I trace at least a large part of the problem that David Brooks describes — of distrust and hyper-individualism — to the change in governing philosophy after the 1960s, which included a kind of principle of: “Who are you to judge? Don’t be judgmental. If you think you’re treated unfairly, you have a right to sue. Subjectivity is the evil to be avoided. Prove that the decision that you made is the right decision.” I mean, even teachers and professors have students come to them and say, “What do you mean I got a C? How do you prove that this paper is no good?” Well, of course the person’s relying on their expert judgment, right? I mean, they’re a professor after all. But expert judgment is subjective. It’s just judgment. You can’t prove it, right?

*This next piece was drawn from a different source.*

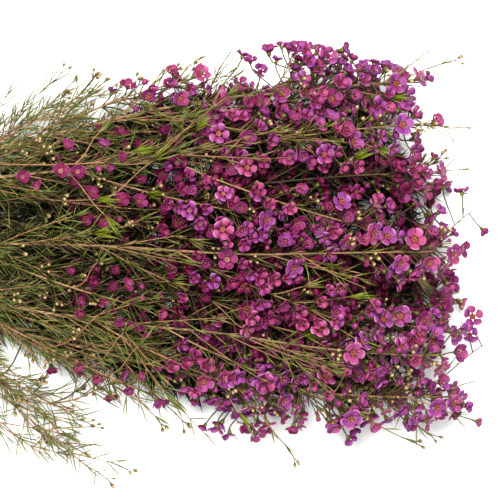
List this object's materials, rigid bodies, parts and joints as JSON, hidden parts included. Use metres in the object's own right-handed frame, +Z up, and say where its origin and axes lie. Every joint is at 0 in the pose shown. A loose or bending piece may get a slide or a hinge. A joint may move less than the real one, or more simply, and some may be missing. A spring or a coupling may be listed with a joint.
{
  "type": "waxflower bunch",
  "caption": "Cut bunch of purple waxflower lying on its side: woody stems with needle leaves, held by an elastic tie and fanned into a dense head of small open flowers and buds.",
  "frame": {"origin": "middle of the flat underside of the elastic tie, on the surface the bunch lies on", "axes": "+X along the stems from the cut ends to the flowers, +Y across the bunch, +Z up from the surface it lies on"},
  "size_m": [0.5643, 0.2648, 0.114],
  "materials": {
    "leafy_stem": "matt tan bark with satin olive-green needle leaves",
    "flowering_spray": "waxy satin magenta petals on red-brown twigs with cream and magenta buds",
    "elastic": "matt natural latex"
  },
  "bodies": {
    "root": {"stem_01": "leafy_stem", "stem_02": "leafy_stem", "stem_03": "leafy_stem", "stem_04": "leafy_stem", "stem_05": "leafy_stem", "stem_06": "leafy_stem", "stem_07": "leafy_stem", "stem_08": "leafy_stem", "stem_09": "leafy_stem", "stem_10": "leafy_stem", "stem_11": "leafy_stem", "stem_12": "leafy_stem", "spray_01": "flowering_spray", "spray_02": "flowering_spray", "spray_03": "flowering_spray", "spray_04": "flowering_spray", "spray_05": "flowering_spray", "spray_06": "flowering_spray", "spray_07": "flowering_spray", "spray_08": "flowering_spray", "spray_09": "flowering_spray", "spray_10": "flowering_spray", "spray_11": "flowering_spray", "spray_12": "flowering_spray", "spray_13": "flowering_spray", "spray_14": "flowering_spray", "spray_15": "flowering_spray", "spray_16": "flowering_spray", "spray_17": "flowering_spray", "spray_18": "flowering_spray", "spray_19": "flowering_spray", "spray_20": "flowering_spray", "spray_21": "flowering_spray", "spray_22": "flowering_spray", "spray_23": "flowering_spray", "spray_24": "flowering_spray", "spray_25": "flowering_spray", "spray_26": "flowering_spray", "spray_27": "flowering_spray", "spray_28": "flowering_spray", "spray_29": "flowering_spray", "spray_30": "flowering_spray", "spray_31": "flowering_spray", "spray_32": "flowering_spray", "spray_33": "flowering_spray", "spray_34": "flowering_spray", "spray_35": "flowering_spray", "spray_36": "flowering_spray", "spray_37": "flowering_spray", "spray_38": "flowering_spray", "spray_39": "flowering_spray", "spray_40": "flowering_spray", "spray_41": "flowering_spray", "spray_42": "flowering_spray", "spray_43": "flowering_spray", "spray_44": "flowering_spray", "spray_45": "flowering_spray", "spray_46": "flowering_spray", "spray_47": "flowering_spray", "elastic_tie": "elastic"}
  },
  "joints": []
}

And so, all of a sudden we have this world where anything… You’ll see it in culture: “Who are you to say that Rembrandt is better than some contemporary artist? That’s just subjective.” Well, of course it is, but it also happens with the test of time, and you can look at a Rembrandt and gosh, you really feel you know that person. So we’ve created a kind of weird culture where people feel disempowered to act on their values of right and wrong, and that’s not a good society. It’s not the America that grew up and created all that we created.
It hasn’t gone completely. You still see it in any good firm or any good think tank. You still see it in communities of shared values, particularly religious or ethnic values like the Mormons in Utah or the Hasidic Jews in Brooklyn. But we all go to video training in our firms, and the what’s the message of the video training? “Don’t be yourself. Don’t be spontaneous. You might make somebody feel unsafe. They might not get the joke. It might offend.” And so there’s no authenticity, there’s a lack of candor, everybody knows it. And then guess what? You get a society riddled with distrust.
Geoffrey Kabaservice: The only argument I would make to your analysis is that the idea of a teacher giving a student a C strikes me as somewhat fanciful at this point. Students are going ballistic over A-minus grades.
Philip Howard: That may be true. I mean, Harvard just announced they’re going to give out fewer A’s, but that’s a fairly low bar when you hit whatever it is, 80% of the grades are A’s.
Geoffrey Kabaservice: 90% and up at a lot of universities now too. You talk about America having lost a kind of can-do culture. First of all, what do you have in mind by that? What did it consist of, this can-do culture, and where did it come from?
Philip Howard: Well, you can’t trace any of these things in a straight line to one thing, and there are lots of people who have written about the frontier ethic and all that kind of stuff. But Americans came over here, and in a wilderness, they had to adapt. There were no cultural traditions to fall back on, so they had to create their own cultural traditions. They had to deal with the frontier in all its majesty and risk. And people learned how to invent everything for themselves — I mean everything.
In the old world, you were the son of a carpenter, you became a carpenter. You were the aristocrat, you were expected to be waited on your whole life. In this world, you had to do it for yourself. And there are lots of wonderful compendiums of writings of newcomers to this country, starting in the 17th century but going into the 21st century, of what they say about the opportunity that came to them and the sense of ownership — notwithstanding all the discrimination against the Irish and the Italians and the Jews and others, and not to mention the segregation of African-Americans.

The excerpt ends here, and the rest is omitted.